----- Dataset extract -----

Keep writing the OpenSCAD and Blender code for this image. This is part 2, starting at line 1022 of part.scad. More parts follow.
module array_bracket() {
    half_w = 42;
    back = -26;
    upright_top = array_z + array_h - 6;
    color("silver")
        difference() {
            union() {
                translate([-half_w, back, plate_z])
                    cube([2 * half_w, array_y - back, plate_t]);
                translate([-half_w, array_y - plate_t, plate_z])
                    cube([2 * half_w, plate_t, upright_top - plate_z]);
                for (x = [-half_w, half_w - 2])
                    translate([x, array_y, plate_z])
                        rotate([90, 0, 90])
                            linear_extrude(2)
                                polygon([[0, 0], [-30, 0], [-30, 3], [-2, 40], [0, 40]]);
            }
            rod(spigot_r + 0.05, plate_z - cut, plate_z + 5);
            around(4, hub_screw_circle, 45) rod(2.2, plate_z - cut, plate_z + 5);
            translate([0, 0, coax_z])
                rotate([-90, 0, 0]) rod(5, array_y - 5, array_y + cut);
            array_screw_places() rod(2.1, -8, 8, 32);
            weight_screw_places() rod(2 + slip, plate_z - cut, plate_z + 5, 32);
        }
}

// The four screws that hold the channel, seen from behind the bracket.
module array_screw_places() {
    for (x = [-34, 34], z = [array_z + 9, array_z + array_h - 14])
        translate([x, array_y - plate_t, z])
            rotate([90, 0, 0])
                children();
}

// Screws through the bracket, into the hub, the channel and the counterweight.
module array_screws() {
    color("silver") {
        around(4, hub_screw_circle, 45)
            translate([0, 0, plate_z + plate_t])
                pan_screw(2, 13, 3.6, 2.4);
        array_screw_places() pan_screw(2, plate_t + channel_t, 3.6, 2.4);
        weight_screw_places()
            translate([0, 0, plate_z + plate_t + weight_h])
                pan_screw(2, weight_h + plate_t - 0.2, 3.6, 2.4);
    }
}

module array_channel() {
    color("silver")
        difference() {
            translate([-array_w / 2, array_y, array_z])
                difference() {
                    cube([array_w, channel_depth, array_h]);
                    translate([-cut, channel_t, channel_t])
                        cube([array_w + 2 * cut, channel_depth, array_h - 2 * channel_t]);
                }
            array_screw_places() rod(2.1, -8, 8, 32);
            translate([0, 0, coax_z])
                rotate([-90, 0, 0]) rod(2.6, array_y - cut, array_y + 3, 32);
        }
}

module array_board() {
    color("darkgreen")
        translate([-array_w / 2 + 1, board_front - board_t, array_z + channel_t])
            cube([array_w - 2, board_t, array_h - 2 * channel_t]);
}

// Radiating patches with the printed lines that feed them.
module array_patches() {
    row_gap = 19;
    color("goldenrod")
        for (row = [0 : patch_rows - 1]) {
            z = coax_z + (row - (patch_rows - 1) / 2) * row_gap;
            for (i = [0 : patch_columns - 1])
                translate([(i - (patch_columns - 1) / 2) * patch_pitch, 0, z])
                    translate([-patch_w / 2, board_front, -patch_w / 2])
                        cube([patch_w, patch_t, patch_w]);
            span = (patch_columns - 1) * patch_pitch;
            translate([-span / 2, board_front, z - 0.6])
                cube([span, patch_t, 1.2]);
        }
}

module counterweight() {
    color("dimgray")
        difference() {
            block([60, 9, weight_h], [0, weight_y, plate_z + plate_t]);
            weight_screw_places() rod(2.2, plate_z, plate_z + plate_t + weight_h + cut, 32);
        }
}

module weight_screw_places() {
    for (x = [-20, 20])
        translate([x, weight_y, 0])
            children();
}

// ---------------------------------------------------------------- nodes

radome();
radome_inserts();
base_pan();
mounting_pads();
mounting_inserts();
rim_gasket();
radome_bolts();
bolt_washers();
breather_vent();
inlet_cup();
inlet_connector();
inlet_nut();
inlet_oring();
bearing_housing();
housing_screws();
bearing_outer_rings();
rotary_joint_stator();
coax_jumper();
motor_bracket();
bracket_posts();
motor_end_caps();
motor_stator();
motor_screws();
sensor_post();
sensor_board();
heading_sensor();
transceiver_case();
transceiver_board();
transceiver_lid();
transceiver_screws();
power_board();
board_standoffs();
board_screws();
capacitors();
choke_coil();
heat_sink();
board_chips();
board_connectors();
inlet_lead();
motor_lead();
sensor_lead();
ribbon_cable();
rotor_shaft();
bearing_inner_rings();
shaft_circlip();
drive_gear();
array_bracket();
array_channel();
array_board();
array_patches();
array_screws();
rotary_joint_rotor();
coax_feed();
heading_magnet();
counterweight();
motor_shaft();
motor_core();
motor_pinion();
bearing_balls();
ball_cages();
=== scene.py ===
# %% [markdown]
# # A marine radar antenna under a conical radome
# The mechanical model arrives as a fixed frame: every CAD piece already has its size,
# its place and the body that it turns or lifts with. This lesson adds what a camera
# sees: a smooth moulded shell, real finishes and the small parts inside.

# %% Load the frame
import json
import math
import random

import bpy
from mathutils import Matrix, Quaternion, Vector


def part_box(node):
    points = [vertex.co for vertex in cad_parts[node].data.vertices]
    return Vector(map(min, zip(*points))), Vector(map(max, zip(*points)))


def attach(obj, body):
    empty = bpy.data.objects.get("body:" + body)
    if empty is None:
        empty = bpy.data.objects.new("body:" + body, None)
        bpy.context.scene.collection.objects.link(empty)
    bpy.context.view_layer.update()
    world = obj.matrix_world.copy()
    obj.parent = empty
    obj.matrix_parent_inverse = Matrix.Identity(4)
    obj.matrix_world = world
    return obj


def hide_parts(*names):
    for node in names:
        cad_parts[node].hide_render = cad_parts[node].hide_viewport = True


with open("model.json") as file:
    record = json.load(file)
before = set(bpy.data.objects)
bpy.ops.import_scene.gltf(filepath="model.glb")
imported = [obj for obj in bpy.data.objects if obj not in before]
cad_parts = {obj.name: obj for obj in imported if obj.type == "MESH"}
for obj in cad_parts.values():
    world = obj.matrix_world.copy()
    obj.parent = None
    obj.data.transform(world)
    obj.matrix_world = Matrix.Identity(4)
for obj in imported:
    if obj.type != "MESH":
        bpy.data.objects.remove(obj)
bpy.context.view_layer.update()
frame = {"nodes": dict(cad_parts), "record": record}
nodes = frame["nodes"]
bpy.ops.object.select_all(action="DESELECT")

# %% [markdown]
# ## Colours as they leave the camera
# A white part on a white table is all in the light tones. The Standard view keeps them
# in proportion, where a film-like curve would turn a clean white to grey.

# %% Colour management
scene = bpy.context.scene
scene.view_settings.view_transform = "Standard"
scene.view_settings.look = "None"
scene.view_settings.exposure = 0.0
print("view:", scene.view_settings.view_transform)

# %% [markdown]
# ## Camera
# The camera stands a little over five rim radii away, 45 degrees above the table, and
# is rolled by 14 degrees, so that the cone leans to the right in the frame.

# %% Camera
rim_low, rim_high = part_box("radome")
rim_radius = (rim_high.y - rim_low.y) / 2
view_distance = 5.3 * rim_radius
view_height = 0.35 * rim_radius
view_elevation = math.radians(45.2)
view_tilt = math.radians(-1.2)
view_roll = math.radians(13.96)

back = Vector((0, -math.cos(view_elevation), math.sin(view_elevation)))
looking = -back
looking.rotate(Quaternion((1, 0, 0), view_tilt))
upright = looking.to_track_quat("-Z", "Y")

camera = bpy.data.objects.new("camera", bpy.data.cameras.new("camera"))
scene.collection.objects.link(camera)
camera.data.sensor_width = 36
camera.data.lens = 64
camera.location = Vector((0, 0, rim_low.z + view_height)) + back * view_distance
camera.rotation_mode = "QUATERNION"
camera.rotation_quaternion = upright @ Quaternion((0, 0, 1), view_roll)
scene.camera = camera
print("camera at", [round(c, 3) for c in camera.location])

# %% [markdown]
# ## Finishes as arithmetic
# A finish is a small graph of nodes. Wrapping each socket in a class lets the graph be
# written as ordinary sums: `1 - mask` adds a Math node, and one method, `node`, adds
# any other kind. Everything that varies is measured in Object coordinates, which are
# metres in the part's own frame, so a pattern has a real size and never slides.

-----
----- Dataset extract -----

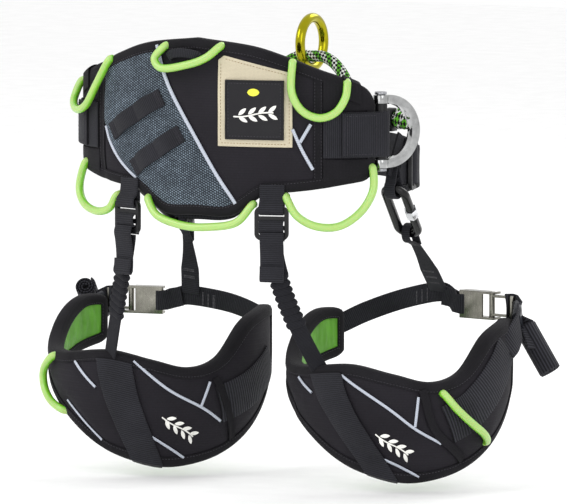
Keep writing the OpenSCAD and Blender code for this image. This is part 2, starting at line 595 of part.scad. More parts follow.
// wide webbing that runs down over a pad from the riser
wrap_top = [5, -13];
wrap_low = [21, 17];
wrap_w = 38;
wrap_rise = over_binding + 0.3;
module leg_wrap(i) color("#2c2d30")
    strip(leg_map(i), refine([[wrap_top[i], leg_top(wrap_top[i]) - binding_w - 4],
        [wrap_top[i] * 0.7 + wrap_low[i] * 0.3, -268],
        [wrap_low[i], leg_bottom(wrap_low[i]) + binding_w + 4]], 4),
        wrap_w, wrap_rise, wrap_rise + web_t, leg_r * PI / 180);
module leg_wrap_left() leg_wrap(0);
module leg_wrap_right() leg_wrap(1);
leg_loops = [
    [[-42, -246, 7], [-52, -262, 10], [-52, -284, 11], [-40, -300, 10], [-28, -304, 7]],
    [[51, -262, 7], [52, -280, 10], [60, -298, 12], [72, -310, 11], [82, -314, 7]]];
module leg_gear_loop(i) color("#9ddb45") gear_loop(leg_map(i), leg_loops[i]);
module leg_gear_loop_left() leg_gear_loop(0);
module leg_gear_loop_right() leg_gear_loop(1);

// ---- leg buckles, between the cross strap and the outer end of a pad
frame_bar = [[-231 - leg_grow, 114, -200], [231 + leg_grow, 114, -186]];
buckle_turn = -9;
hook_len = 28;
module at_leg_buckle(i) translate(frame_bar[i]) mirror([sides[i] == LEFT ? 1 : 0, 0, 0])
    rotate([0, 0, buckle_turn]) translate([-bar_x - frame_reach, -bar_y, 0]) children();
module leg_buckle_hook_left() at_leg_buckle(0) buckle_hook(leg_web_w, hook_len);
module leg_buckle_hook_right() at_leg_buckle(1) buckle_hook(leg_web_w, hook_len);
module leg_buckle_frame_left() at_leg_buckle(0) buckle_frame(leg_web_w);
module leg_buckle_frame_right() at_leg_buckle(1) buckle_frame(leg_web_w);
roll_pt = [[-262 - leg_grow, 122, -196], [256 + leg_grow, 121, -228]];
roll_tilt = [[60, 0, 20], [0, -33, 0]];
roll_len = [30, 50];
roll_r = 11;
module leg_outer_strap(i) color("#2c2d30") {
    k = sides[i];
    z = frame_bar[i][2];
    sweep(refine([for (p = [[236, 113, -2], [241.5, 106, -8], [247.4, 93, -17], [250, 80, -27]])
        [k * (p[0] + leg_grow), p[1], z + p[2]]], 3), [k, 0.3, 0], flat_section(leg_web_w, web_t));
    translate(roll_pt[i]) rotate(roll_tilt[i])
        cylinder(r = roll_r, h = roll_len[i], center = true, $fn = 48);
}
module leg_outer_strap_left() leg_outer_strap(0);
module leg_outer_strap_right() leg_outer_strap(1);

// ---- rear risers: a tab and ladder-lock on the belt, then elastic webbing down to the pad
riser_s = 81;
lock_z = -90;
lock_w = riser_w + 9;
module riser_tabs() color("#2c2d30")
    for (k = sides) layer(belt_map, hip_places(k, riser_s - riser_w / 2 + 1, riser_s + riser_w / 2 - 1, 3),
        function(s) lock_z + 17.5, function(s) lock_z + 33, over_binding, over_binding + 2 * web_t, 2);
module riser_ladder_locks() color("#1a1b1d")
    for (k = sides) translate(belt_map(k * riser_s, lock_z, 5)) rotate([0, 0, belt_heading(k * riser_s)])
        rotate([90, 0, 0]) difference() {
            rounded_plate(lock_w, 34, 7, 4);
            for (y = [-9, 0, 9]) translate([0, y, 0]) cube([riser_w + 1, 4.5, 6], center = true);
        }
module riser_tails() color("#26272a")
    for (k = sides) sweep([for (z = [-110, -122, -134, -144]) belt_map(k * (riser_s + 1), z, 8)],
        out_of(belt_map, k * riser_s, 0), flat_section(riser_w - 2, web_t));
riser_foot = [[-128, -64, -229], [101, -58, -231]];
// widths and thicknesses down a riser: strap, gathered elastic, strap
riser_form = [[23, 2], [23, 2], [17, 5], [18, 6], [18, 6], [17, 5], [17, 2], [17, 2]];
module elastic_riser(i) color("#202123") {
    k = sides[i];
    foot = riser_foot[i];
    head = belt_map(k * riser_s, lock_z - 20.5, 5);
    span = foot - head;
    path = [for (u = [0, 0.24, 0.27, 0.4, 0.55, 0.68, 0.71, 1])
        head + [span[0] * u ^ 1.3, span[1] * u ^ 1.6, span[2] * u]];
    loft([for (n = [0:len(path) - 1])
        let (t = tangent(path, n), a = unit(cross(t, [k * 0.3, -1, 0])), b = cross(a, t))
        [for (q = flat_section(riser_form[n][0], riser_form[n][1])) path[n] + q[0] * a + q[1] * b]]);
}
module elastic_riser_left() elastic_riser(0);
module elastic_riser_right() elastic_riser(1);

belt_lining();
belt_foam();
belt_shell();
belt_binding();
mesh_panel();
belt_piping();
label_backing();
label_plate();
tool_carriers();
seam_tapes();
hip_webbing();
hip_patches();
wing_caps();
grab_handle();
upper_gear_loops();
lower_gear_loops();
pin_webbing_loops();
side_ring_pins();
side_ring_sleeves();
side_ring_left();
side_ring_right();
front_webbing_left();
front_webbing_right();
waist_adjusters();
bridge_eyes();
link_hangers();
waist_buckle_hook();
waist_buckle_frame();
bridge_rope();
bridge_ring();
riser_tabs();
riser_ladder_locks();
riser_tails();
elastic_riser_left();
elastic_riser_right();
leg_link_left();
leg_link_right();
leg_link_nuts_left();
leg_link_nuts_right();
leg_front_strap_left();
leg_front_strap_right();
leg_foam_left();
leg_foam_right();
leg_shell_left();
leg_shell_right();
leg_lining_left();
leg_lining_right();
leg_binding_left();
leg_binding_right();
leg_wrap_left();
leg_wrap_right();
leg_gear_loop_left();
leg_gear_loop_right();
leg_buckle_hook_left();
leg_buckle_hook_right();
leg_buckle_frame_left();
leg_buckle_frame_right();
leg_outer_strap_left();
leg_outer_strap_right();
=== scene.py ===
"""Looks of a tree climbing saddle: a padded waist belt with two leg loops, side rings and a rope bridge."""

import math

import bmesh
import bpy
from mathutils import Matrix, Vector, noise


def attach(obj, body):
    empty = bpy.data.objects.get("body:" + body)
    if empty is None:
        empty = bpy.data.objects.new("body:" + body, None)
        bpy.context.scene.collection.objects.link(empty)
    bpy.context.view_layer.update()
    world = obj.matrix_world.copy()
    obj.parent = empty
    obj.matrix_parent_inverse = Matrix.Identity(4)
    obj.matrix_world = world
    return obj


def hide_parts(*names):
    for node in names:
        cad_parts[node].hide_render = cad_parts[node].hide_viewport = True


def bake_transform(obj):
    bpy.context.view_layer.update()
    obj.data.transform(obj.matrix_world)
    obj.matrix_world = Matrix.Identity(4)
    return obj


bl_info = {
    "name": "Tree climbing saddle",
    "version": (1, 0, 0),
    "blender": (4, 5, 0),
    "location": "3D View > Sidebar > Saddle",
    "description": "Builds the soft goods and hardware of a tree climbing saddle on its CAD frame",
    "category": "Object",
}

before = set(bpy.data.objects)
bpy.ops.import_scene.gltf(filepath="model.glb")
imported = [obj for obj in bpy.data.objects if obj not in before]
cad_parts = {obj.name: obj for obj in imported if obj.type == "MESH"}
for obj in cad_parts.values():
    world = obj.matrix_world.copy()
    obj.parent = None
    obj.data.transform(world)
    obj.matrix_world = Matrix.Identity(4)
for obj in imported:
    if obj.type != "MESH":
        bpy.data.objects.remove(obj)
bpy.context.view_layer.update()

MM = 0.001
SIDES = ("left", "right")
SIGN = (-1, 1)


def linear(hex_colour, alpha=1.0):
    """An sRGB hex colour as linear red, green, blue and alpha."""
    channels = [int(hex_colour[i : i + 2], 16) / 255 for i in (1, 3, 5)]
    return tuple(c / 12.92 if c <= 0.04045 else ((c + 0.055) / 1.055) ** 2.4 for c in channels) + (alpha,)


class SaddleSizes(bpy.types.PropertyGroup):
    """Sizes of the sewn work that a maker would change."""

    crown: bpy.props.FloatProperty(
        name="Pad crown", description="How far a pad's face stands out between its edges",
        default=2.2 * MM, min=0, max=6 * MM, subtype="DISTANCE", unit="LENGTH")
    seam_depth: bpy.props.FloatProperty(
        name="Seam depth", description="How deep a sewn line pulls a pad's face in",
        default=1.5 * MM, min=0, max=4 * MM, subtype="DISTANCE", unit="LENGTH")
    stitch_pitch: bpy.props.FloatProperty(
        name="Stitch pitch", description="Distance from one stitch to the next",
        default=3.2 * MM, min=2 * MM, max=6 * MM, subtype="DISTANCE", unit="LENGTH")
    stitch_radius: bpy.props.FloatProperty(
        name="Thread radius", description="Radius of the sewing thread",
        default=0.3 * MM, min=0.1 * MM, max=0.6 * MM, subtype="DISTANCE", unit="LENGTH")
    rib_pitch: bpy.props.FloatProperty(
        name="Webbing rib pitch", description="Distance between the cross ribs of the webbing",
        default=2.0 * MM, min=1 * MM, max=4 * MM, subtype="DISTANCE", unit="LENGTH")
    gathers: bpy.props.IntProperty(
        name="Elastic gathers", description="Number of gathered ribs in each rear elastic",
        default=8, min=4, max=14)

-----
----- Dataset extract -----

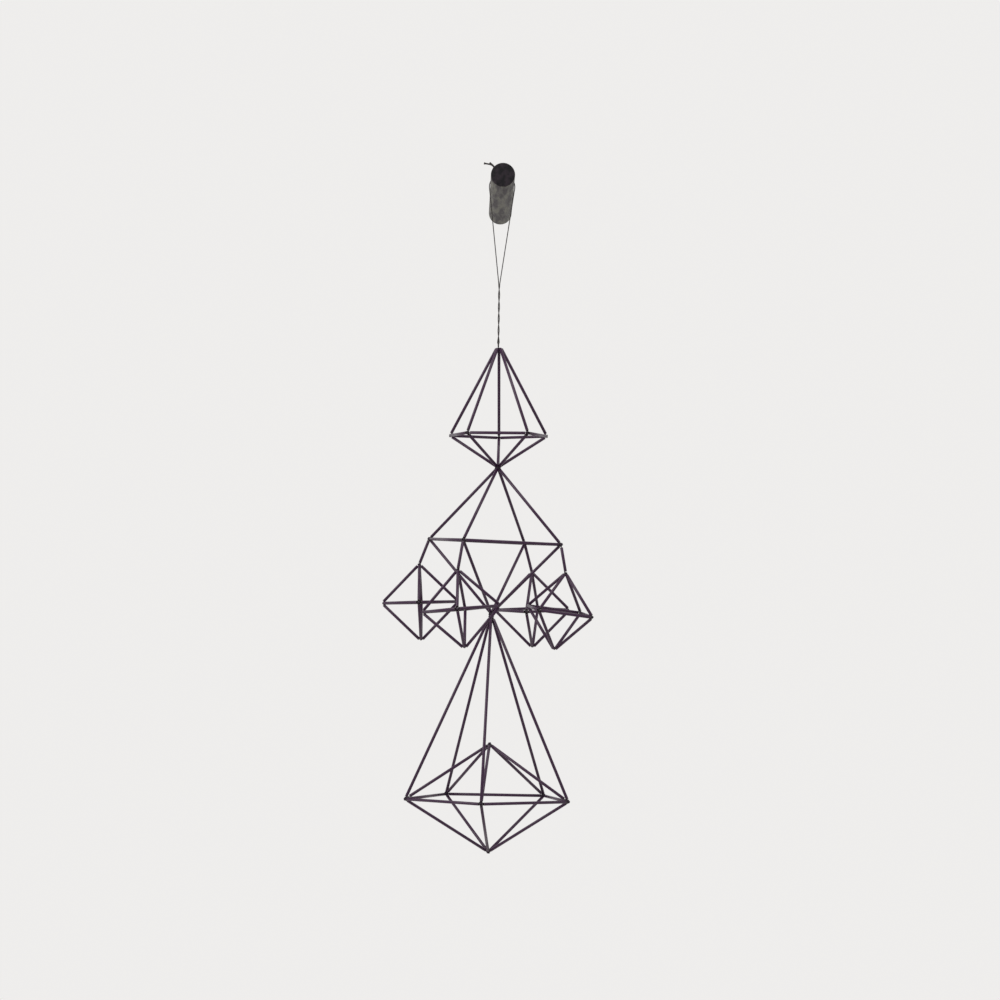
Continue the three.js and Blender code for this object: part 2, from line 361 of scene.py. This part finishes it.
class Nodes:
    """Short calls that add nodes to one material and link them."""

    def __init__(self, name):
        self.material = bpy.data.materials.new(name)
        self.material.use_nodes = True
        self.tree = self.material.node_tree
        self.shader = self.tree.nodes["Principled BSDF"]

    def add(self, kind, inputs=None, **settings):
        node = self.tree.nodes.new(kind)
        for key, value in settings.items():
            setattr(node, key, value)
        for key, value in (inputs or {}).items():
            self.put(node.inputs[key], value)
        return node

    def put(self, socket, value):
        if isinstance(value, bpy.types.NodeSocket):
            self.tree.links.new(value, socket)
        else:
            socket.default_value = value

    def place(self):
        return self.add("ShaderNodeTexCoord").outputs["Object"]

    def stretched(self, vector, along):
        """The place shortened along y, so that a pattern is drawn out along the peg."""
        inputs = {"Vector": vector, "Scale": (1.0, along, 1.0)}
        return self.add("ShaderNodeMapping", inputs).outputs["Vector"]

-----

#### [Set problem]
In the listing above, find the line containing "Continue the three.js" and the line containing "socket.default_value = value". Output them and every line between, exactly, and nothing else.

#### [Complete answer]
Continue the three.js and Blender code for this object: part 2, from line 361 of scene.py. This part finishes it.
class Nodes:
    """Short calls that add nodes to one material and link them."""

    def __init__(self, name):
        self.material = bpy.data.materials.new(name)
        self.material.use_nodes = True
        self.tree = self.material.node_tree
        self.shader = self.tree.nodes["Principled BSDF"]

    def add(self, kind, inputs=None, **settings):
        node = self.tree.nodes.new(kind)
        for key, value in settings.items():
            setattr(node, key, value)
        for key, value in (inputs or {}).items():
            self.put(node.inputs[key], value)
        return node

    def put(self, socket, value):
        if isinstance(value, bpy.types.NodeSocket):
            self.tree.links.new(value, socket)
        else:
            socket.default_value = value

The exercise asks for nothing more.